2 September, 2003 - 00:00

On the eve of Independence Day the League of Ukrainian Philanthropists annually announces the names of the laureates of a number of prizes it has established. Unlike last year, the ceremony took place at the Writers’ Union’s conference hall. Two of the prizes are for literature (Volodymyr Svidzynsky and Borys Necherda), while the third deals with literature only conditionally (Dmytro Nytchenko), since it was awarded to “those who care about Ukrainian printed word.”

Thus the laureates of the Volodymyr Svidzynsky Prize are Vasyl Herasymiuk, who received many awards for his Poet in the Air collection, and Stepan Sapeliak. Kharkiv-based Sapeliak belongs to the so-called seventies’ generation. Once he had to serve his ten-years term for writing allegedly nationalistic verses. In the foreword to his book, Passions for Love, James Mace writes that Sapeliuk’s verses are based on “the three eternal sources: Ukrainian folklore, the Bible, and Shevchenko.” In their turn, the jury of the Borys Necherda Prize, which is awarded to “original artistic discoveries and strengthening new streams in Ukrainian poetry,” chose Serhiy Zhadan and Vasyl Slapchuk. Slobozhanshchyna-born Zhadan won their favor with his Ballad of the War and Reconstruction, which appeared on the book market a few years ago. He is characterized by “tense metaphorical style” and “continuing the tradition of the modernist quest.” Mr. Slapchuk is also at war, this time with himself. To quote Mykola Zhulynsky, “This is a war of reminiscences, sorrows in war and emotional experience seeking a single ray of light.” The prize was awarded for the book Swimming against the Current of Grass.

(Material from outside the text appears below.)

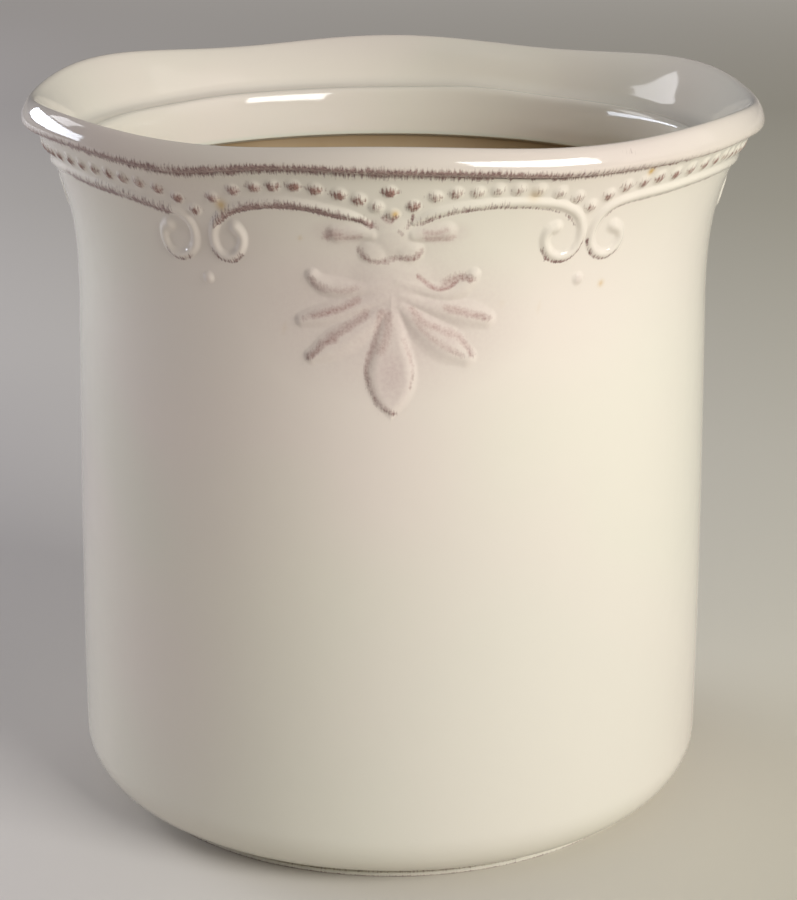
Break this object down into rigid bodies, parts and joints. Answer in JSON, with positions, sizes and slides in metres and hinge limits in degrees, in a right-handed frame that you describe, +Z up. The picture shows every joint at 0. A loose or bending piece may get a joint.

Dmytro Nytchenko Prize has existed for over three years. The range of its laureates is traditionally broad: this time there were seventeen. In addition to Ukrainian citizens, the prize was given to those who have popularized the Ukrainian word abroad. Among them are Mykola Mushynka (a literary critic from Slovakia) and Jaroslav Semcesen (director of the Canadian- Ukrainian Library Centers program, under which over ten such centers have been open in Ukraine in recent years). The words “representative of the Ukrainian diaspora in the Crimea” sounded like a bitter joke, applied to chief editor of the Dzvin Sevastopolia [Bell of Sevastopol] newspaper and deputy head of the local branch of the Prosvita Society Mykola Huk, who was also honored with the Nytchenko Prize.